# START OF SUPPLIED DATA

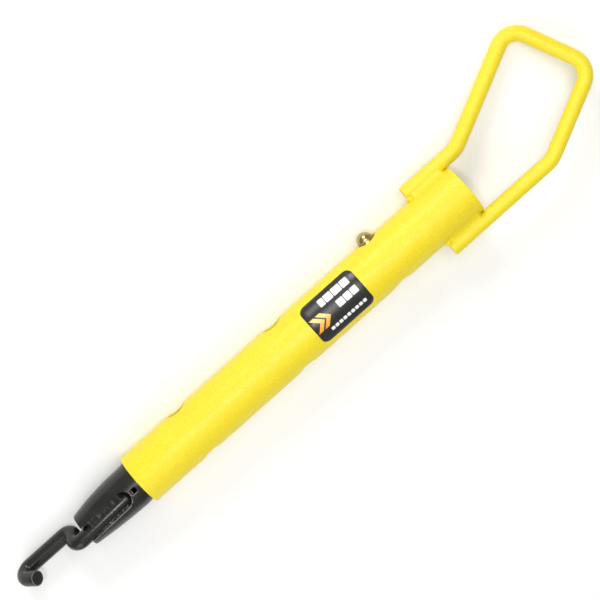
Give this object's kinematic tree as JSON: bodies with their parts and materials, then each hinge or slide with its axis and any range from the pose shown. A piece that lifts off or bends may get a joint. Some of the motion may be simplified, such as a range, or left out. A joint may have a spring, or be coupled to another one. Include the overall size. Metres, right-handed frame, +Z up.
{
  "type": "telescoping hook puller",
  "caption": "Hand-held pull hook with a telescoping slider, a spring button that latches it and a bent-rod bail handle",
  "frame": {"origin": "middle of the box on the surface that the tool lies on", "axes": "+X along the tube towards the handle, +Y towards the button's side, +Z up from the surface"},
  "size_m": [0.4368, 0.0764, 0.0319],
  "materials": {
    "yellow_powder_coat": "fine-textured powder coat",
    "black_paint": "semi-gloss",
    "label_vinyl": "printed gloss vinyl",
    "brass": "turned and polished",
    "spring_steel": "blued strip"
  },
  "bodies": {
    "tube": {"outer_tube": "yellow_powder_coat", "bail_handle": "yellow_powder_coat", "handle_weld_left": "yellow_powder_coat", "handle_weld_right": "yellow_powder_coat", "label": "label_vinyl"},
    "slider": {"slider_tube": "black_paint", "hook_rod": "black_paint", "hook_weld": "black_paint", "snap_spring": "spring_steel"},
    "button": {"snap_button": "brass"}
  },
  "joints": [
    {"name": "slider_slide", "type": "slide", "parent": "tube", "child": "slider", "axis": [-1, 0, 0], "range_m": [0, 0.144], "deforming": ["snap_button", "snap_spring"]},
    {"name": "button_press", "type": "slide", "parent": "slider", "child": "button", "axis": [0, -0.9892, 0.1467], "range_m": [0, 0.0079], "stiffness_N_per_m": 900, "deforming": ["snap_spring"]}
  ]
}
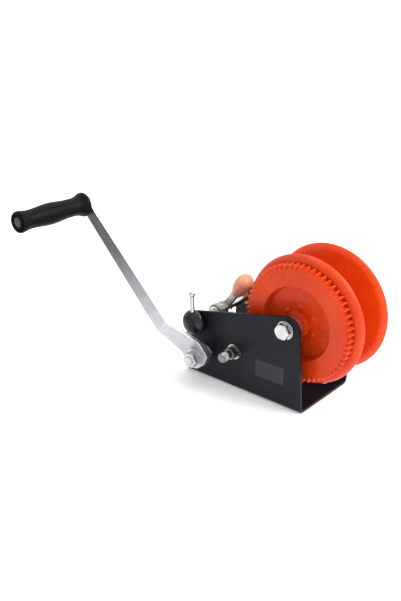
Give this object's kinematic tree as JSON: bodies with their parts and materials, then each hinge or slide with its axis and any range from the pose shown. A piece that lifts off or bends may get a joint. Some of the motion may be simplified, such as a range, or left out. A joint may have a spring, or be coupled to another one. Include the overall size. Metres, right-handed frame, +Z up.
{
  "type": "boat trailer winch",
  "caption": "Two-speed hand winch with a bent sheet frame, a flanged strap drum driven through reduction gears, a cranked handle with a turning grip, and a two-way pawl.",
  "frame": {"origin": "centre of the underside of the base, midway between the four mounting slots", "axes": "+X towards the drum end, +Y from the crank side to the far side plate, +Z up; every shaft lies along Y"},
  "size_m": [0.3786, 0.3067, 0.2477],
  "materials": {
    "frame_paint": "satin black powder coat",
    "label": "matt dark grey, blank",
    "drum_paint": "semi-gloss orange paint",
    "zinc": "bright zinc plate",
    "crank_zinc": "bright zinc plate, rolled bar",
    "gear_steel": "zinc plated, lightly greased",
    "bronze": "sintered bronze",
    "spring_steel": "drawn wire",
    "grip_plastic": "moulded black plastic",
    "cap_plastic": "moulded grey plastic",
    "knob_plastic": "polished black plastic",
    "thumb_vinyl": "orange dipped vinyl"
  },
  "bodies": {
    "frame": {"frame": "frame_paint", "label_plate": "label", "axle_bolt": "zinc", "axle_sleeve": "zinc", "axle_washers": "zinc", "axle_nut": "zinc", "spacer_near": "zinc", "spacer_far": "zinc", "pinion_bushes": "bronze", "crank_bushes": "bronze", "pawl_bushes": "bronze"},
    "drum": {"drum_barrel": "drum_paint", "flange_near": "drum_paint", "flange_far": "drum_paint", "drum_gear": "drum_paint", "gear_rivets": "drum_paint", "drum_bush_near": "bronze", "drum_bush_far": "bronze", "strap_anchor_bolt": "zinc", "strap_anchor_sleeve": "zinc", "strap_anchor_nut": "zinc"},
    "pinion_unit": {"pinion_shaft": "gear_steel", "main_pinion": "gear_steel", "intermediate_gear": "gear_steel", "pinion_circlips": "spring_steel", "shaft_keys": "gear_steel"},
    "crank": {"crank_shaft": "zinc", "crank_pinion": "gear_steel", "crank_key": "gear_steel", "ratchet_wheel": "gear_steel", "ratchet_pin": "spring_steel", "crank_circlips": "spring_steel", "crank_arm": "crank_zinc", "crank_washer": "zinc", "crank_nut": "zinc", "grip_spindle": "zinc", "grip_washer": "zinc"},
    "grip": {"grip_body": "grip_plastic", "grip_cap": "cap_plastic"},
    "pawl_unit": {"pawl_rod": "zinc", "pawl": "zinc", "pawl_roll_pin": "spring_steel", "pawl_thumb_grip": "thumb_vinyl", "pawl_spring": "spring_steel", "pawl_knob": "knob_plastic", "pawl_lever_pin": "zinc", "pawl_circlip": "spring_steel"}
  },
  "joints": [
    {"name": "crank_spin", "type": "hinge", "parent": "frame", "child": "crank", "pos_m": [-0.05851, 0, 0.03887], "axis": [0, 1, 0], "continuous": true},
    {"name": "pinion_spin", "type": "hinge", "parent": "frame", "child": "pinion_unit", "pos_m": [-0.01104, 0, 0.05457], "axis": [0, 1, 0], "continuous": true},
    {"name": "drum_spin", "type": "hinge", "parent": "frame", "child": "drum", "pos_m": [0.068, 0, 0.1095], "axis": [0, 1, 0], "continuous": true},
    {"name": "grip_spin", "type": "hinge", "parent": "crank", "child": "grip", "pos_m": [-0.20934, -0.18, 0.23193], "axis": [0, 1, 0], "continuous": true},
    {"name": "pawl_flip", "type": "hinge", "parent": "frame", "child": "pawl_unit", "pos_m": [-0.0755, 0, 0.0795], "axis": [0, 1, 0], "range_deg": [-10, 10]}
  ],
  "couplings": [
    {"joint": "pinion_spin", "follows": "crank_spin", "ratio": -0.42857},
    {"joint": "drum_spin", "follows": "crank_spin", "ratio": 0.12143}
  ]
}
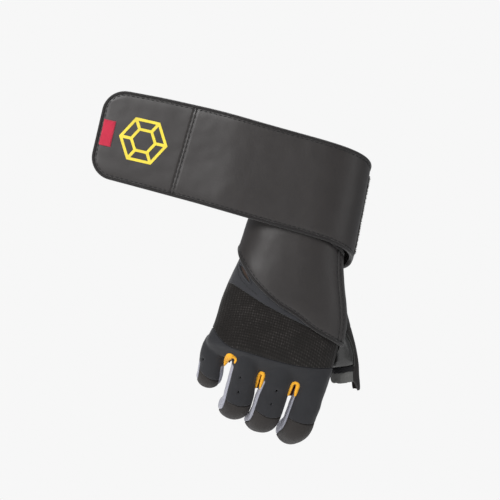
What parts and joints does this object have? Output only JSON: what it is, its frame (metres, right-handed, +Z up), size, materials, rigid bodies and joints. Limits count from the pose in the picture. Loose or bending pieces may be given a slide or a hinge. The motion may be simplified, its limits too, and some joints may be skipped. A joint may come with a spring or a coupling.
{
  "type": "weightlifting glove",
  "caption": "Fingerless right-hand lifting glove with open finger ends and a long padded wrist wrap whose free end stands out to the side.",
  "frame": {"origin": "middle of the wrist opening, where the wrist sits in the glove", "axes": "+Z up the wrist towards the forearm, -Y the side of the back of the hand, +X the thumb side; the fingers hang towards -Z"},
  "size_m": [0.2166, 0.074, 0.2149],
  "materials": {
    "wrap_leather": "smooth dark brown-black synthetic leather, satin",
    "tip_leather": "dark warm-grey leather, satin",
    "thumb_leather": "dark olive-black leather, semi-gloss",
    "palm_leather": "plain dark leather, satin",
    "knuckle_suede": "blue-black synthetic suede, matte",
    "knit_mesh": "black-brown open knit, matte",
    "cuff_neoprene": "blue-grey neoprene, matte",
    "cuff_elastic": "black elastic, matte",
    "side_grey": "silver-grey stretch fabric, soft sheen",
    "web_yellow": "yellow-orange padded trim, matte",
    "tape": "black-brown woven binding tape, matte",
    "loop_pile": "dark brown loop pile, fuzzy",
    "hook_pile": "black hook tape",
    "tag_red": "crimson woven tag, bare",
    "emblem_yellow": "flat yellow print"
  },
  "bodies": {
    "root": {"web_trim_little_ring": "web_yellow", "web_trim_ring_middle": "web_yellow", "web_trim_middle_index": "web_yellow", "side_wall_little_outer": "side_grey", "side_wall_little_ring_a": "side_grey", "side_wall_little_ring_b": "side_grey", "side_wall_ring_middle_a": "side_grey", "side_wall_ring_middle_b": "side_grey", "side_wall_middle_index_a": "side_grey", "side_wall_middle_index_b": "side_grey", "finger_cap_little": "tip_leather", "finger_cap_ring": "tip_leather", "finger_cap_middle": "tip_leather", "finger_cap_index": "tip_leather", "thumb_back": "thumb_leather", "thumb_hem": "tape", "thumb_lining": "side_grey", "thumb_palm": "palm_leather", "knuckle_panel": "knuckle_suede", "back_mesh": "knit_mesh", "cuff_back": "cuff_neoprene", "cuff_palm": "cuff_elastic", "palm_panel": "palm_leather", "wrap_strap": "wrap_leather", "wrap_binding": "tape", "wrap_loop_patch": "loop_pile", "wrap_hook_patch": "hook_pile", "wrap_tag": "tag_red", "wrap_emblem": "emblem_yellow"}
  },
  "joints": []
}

# END OF SUPPLIED DATA

* **OBJECTIVE**
Which lines of the data include "joints"? Copy each of them.

* **ANSWER TO THE EXERCISE**
  "joints": [
  "joints": [
What parts and joints does this object have? Output only JSON: what it is, its frame (metres, right-handed, +Z up), size, materials, rigid bodies and joints. Limits count from the pose in the picture. Loose or bending pieces may be given a slide or a hinge. The motion may be simplified, its limits too, and some joints may be skipped. A joint may come with a spring or a coupling.
  "joints": []